- [Given instruction] Every line that includes the word "before" is to be listed.

::: Data lines :::

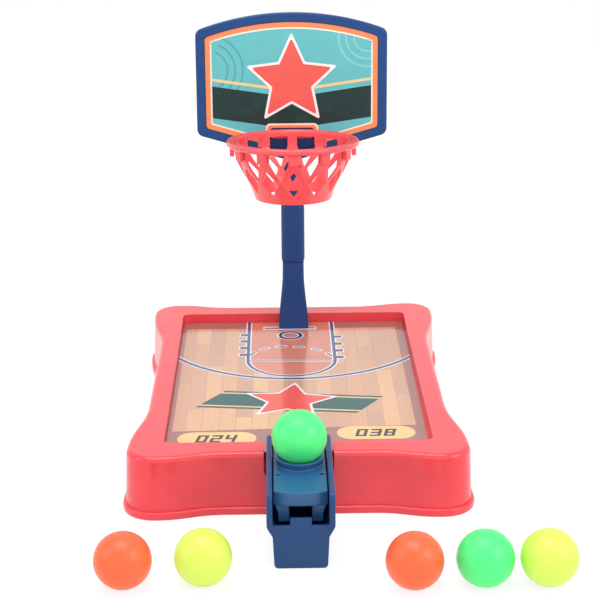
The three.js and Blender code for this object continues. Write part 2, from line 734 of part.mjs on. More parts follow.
function launcherHousing() {
  const half = launcherWidth / 2;
  const section = launcherSection(0);
  const rounded = roundedOutline(section, section.map((corner) =>
    (corner.y === 0 ? launcherBaseRound : launcherShoulderRound)));
  const body = alongY(rounded, -launcherFront, -launcherBack);
  const sideProfile = rectangle(-launcherFront, -launcherBack, 0, launcherHeight,
    [launcherCornerRadius / 2, 0, launcherRailRound, launcherRailRound]);
  const plan = rectangle(-half, half, -launcherFront, -launcherBack,
    [launcherCornerRadius, launcherCornerRadius, launcherBackRound, launcherBackRound]);
  const trimmed = body.intersect(alongX(sideProfile, -half - cutOverrun, half + cutOverrun))
    .intersect(alongZ(plan, -cutOverrun, launcherHeight + cutOverrun));
  const above = launcherHeight + cutOverrun;
  const innerSection = offsetOutline(section, -launcherWall).map(({ x, y }) => {
    if (y < launcherStepLow / 2) return new THREE.Vector2(x, launcherFloor);
    return new THREE.Vector2(x, y > (launcherStepHigh + launcherHeight) / 2 ? above : y);
  });
  const channelFront = -launcherFront + launcherWall;
  const channelBack = -launcherBack - launcherWall;
  const innerHalf = half - launcherRailWall;
  const channel = alongY(innerSection, channelFront, channelBack)
    .intersect(block([-innerHalf, innerHalf], [channelFront, channelBack], [launcherFloor, above]));
  const frontGap = block(
    [-innerHalf, innerHalf], [-launcherFront - cutOverrun, channelFront + cutOverrun],
    [launcherFrontWallTop, above]);
  const backGap = block(
    [-innerHalf, innerHalf], [channelBack - cutOverrun, -launcherBack + cutOverrun],
    [leverTop - leverPlate / 2, above]);
  const guide = block(
    [-tongueGuideWidth / 2, tongueGuideWidth / 2], [-launcherFront, channelFront],
    [launcherFrontWallTop - cutOverrun, launcherFrontWallTop + tongueGuideRise]);
  const pocketTop = launcherFloor + springPocketHeight;
  const springPocket = cut(
    drumZ(springPocketRadius + springPocketWall, launcherFloor / 2, pocketTop),
    drumZ(springPocketRadius, launcherFloor, pocketTop + cutOverrun)).translate([0, -cupY, 0]);
  const pinBore = solidOf(rodAlongX(pinDiameter / 2 + pinRunningClearance, launcherWidth + cutOverrun)
    .translate(0, -pinY, pinZ));
  return cut(joined(cut(trimmed, channel, frontGap, backGap), guide, springPocket), pinBore);
}

function launchLever() {
  const half = leverWidth / 2;
  const heel = -launcherBack - launcherWall - seatGap;
  const lipRadius = (half * half + leverLipSagitta * leverLipSagitta) / (2 * leverLipSagitta);
  const sideProfile = [
    [-leverLipFront, leverLow], [-pinY - barrelRadius, leverLow - leverPlate], [-pinY, pinZ - barrelRadius],
    [-pinY + barrelRadius * Math.SQRT1_2, pinZ - barrelRadius * Math.SQRT1_2], [-pinY + barrelRadius, pinZ],
    [heel, pinZ + barrelRadius], [heel, leverTop - leverPlate], [-leverLipFront, leverTop]];
  const topLevel = sideProfile.map(([y, z]) => new THREE.Vector2(y, z));
  topLevel.splice(-1, 0, new THREE.Vector2(-cupY + cupBaseRadius, leverTop));
  const slab = alongX(topLevel, -half, half);
  const lipSpan = Math.asin(half / lipRadius);
  const plan = [new THREE.Vector2(half, heel + cutOverrun), new THREE.Vector2(-half, heel + cutOverrun)];
  for (let step = 0; step <= lipArcSteps; step += 1) {
    const angle = lipSpan * ((2 * step) / lipArcSteps - 1);
    plan.push(new THREE.Vector2(
      lipRadius * Math.sin(angle), -leverLipFront + lipRadius * (1 - Math.cos(angle))));
  }
  const blank = slab.intersect(alongZ(plan, 0, leverTop + cutOverrun));
  const lipBack = -leverLipFront + leverLipSagitta + leverLipThickness;
  const trough = block(
    [-half + leverSkirtWall, half - leverSkirtWall], [lipBack, -pinY - barrelRadius - leverSkirtWall],
    [0, leverTop - leverPlate]);
  const legFront = -leverLipFront + leverLipSagitta;
  const legs = [-1, 1].map((side) => {
    const inner = leverLegGap / 2;
    const outer = launcherFootBase / 2 - launcherWall - seatGap;
    const span = side < 0 ? [-outer, -inner] : [inner, outer];
    return block(span, [legFront, legFront + leverLegThickness],
      [leverLow - leverLegDrop, leverLow + cutOverrun]);
  });
  const cup = solidOf(turned([
    [0, leverTop - leverPlate], [cupBaseRadius, leverTop - leverPlate], [cupBaseRadius, leverTop],
    [cupRimRadius, cupZ - cupRimRound], [cupRimRadius - cupRimRound / 2, cupZ], [0, cupZ]], roundSides)
    .translate(0, -cupY, 0));
  const bowl = solidOf(new THREE.SphereGeometry(ballDiameter / 2 + seatGap, roundSides, roundSides / 2)
    .rotateX(Math.PI / 2).translate(0, -cupY, loadedBallZ));
  const springPeg = drumZ(springPegRadius, leverTop - leverPlate - springPegLength,
    leverTop - leverPlate / 2, roundSides / 2).translate([0, -cupY, 0]);
  const holes = [-1, 1].map((side) => drumZ(
    leverHoleDiameter / 2, leverTop - leverPlate - cutOverrun, leverTop + cutOverrun, roundSides / 2)
    .translate([side * (half - leverHoleDiameter), -leverHoleY, 0]));
  const pinBore = solidOf(rodAlongX(pinDiameter / 2 + pinRunningClearance, leverWidth + cutOverrun)
    .translate(0, -pinY, pinZ));
  return cut(joined(cut(blank, trough), ...legs, cup, springPeg), bowl, pinBore, ...holes);
}

// Coil spring: one unbroken wire from the housing floor to the lever's underside

function springPath() {
  const low = launcherFloor + seatGap;
  const high = leverTop - leverPlate - seatGap;
  const coilLow = low + springWire;
  const coilHigh = high - springWire;
  const points = [new THREE.Vector3(springRadius, 0, low)];
  const count = springTurns * springStepsPerTurn;
  for (let step = 0; step <= count; step += 1) {
    const angle = (2 * Math.PI * step) / springStepsPerTurn;
    points.push(new THREE.Vector3(
      springRadius * Math.cos(angle), springRadius * Math.sin(angle),
      THREE.MathUtils.lerp(coilLow, coilHigh, step / count)));
  }
  points.push(new THREE.Vector3(springRadius, 0, high));
  return points.map((point) => point.add(new THREE.Vector3(0, -cupY, 0)));
}

function wireAlong(points, radius, sides) {
  const places = [];
  const faces = [];
  const axis = new THREE.Vector3(0, -cupY, 0);
  points.forEach((point, index) => {
    const before = points[Math.max(index - 1, 0)];
    const after = points[Math.min(index + 1, points.length - 1)];
    const ahead = after.clone().sub(before).normalize();
    const out = point.clone().sub(axis).setZ(0).normalize();
    const across = new THREE.Vector3().crossVectors(ahead, out).normalize();
    const radial = new THREE.Vector3().crossVectors(across, ahead).normalize();
    for (let side = 0; side < sides; side += 1) {
      const angle = (2 * Math.PI * side) / sides;
      const place = point.clone()
        .addScaledVector(radial, radius * Math.cos(angle))
        .addScaledVector(across, radius * Math.sin(angle));
      places.push(place.x, place.y, place.z);
    }
  });
  const ring = (index, side) => index * sides + (side % sides);
  for (let index = 0; index + 1 < points.length; index += 1) {
    for (let side = 0; side < sides; side += 1) {
      faces.push(ring(index, side), ring(index, side + 1), ring(index + 1, side + 1));
      faces.push(ring(index, side), ring(index + 1, side + 1), ring(index + 1, side));
    }
  }
  const last = points.length - 1;
  for (let side = 1; side + 1 < sides; side += 1) {
    faces.push(ring(0, 0), ring(0, side + 1), ring(0, side));
    faces.push(ring(last, 0), ring(last, side), ring(last, side + 1));
  }
  const geometry = new THREE.BufferGeometry();
  geometry.setAttribute('position', new THREE.Float32BufferAttribute(places, 3));
  geometry.setIndex(faces);
  return geometry;
}

function leastSelfGap(points, thickness) {
  let least = Infinity;
  const nearAlong = Math.PI * springRadius;
  const run = [0];
  points.slice(1).forEach((point, index) => run.push(run[index] + point.distanceTo(points[index])));
  points.forEach((point, i) => points.slice(i + 1).forEach((other, k) => {
    if (run[i + 1 + k] - run[i] > nearAlong) least = Math.min(least, point.distanceTo(other) - thickness);
  }));
  return least;
}

const leverPin = () => solidOf(rodAlongX(pinDiameter / 2, launcherWidth - 2 * pinRunningClearance)
  .translate(0, -pinY, pinZ));

const ballShape = () => new THREE.SphereGeometry(ballDiameter / 2, ballSides, ballRings).rotateX(Math.PI / 2);

// Assembly

const game = new THREE.Group();

function addPiece(parent, name, geometry, material, place = [0, 0, 0]) {
  const mesh = new THREE.Mesh(geometry, material);
  mesh.name = name;
  mesh.position.set(...place);
  parent.add(mesh);
}

addPiece(game, 'base_shell', geometryOf(baseShell()), redPlastic);
addPiece(game, 'base_plate', geometryOf(basePlate()), redPlastic);
screwPlaces.forEach(([x, y], index) => {
  addPiece(game, `base_screw_${index + 1}`, geometryOf(solidOf(baseScrew())), steel, [x, y, 0]);
});
addPiece(game, 'court_card', geometryOf(courtCard()), courtCardStock);

game.add(mast);
addPiece(mast, 'lower_post', geometryOf(lowerPost()), bluePlastic);
addPiece(mast, 'upper_post', geometryOf(upperPost()), bluePlastic);
addPiece(mast, 'backboard_frame', geometryOf(backboardFrame()), bluePlastic);
addPiece(mast, 'backboard_card', geometryOf(backboardCard()), boardCardStock);
addPiece(mast, 'hoop_ring', geometryOf(hoopRing()), hoopPlastic);
addPiece(mast, 'hoop_net', geometryOf(hoopNet()), hoopPlastic);

addPiece(game, 'launcher_housing', geometryOf(launcherHousing()), bluePlastic);
addPiece(game, 'launch_lever', geometryOf(launchLever()), bluePlastic);
addPiece(game, 'lever_pivot_pin', geometryOf(leverPin()), steel);
const springPoints = springPath();
const springCoil = solidOf(wireAlong(springPoints, springWire / 2, springSides));
addPiece(game, 'lever_spring', geometryOf(springCoil), steel);
console.log(`lever spring least gap to itself ${leastSelfGap(springPoints, springWire).toFixed(2)} mm`);

addPiece(game, 'ball_green_loaded', geometryOf(solidOf(ballShape())), ballPlastics.green,
  [0, -cupY, loadedBallZ]);
Object.entries(looseBalls).forEach(([name, { colour, x, ahead }]) => {
  addPiece(game, name, geometryOf(solidOf(ballShape())), ballPlastics[colour],
    [x, -launcherFront - ahead, ballDiameter / 2]);
});

export default game;
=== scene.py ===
import math
from contextlib import contextmanager

import bmesh
import bpy
from mathutils import Matrix, Vector


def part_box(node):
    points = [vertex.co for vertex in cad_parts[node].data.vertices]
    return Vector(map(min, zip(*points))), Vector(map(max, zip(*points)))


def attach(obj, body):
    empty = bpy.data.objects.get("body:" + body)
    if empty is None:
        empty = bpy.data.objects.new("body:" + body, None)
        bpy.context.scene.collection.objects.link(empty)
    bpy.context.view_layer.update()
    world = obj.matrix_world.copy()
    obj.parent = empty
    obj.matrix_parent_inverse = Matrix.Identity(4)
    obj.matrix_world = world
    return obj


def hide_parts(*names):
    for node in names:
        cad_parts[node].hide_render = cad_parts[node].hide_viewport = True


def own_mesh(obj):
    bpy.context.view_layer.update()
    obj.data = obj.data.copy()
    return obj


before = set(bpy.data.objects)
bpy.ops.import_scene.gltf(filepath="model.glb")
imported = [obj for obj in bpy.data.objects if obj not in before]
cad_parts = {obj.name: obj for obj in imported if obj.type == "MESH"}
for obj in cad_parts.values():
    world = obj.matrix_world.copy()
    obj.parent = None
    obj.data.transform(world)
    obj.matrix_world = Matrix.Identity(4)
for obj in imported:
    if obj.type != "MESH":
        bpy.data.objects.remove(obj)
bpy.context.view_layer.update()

# Tabletop basketball game. Lengths are millimetres unless a name says otherwise; meshes are
# built in millimetres and set down in metres. +X right, +Y from the player to the hoop, +Z up.

METRES = 0.001
GAP, OVER, CARD = 0.3, 1, 0.8

# Tray
WAIST_WIDTH, WAIST_LENGTH = 177, 254
SIDE_BULGE, END_BULGE, TRAY_CORNER = 8, 6, 16
SIDE_STRAIGHT, END_STRAIGHT = 102, 84
SWELL_SHARE, CIRCLE_SHARE = 0.45, 0.5523
TRAY_HEIGHT, WALL_DRAFT, RIM_FILLET, SHELL_WALL, SHELL_EDGE_ROUND = 36.5, 1.2, 3.2, 2.4, 0.55
POCKET_WIDTH, POCKET_LENGTH, POCKET_DEPTH, POCKET_CORNER = 152.5, 222.5, 7.3, 4
POCKET_FLOOR = TRAY_HEIGHT - POCKET_DEPTH
COURT_TOP = POCKET_FLOOR + CARD
PLATE_EDGE, PLATE_THICK, PLATE_STEP, PLATE_BAND = 4.6, 2.4, 1.8, 8
PLATE_ROUND, PLATE_TOP_ROUND, PLATE_EDGE_ROUND = 1.4, 1.2, 0.3
SCREW_PLACES = [(66, 98), (-66, 98), (-66, -98), (66, -98)]
SCREW_HEAD, SCREW_SHANK, SCREW_RECESS, SCREW_PAD, SCREW_BOSS = 6.4, 3, 2.4, 12.6, 8.4
HEAD_HEIGHT, SHANK_TOP, SCREW_POINT, BORE_TOP = 2, 14.5, 16, 17
CROSS_LENGTH, CROSS_WIDTH = 3, 0.7

# Mast
MAST_RAKE, MAST_FOOT_Y = math.radians(3.5), 97
POST_FOOT, POST_TOP, POST_HEIGHT, POST_CORNER, POST_STEPS = (20.2, 12.6), (14.4, 11.4), 46.7, 2.6, 26
POST_FLARE = [(0, 1), (0.13, 0.98), (0.22, 0.87), (0.62, 0.2), (0.74, 0.05), (1, 0)]
FLARE_REACH = 0.05
TENON_WIDTH, TENON_DEPTH, TENON_LENGTH = 13, 8.6, 17
SPIGOT_WIDTH, SPIGOT_DEPTH, SPIGOT_LENGTH = 10.6, 7.6, 26
SLEEVE_WIDTH, SLEEVE_DEPTH, SLEEVE_LENGTH, SLEEVE_CHAMFER, SLEEVE_CORNER = 15.8, 13.4, 40.7, 1.5, 4.4
NECK_WIDTH, NECK_DEPTH, NECK_TOP = 12, 8, 164
FLANGE_WIDTH, FLANGE_THICK, FLANGE_LENGTH = 24, 2.6, 38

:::

- [Written response]
    const before = points[Math.max(index - 1, 0)];
    const ahead = after.clone().sub(before).normalize();
before = set(bpy.data.objects)
imported = [obj for obj in bpy.data.objects if obj not in before]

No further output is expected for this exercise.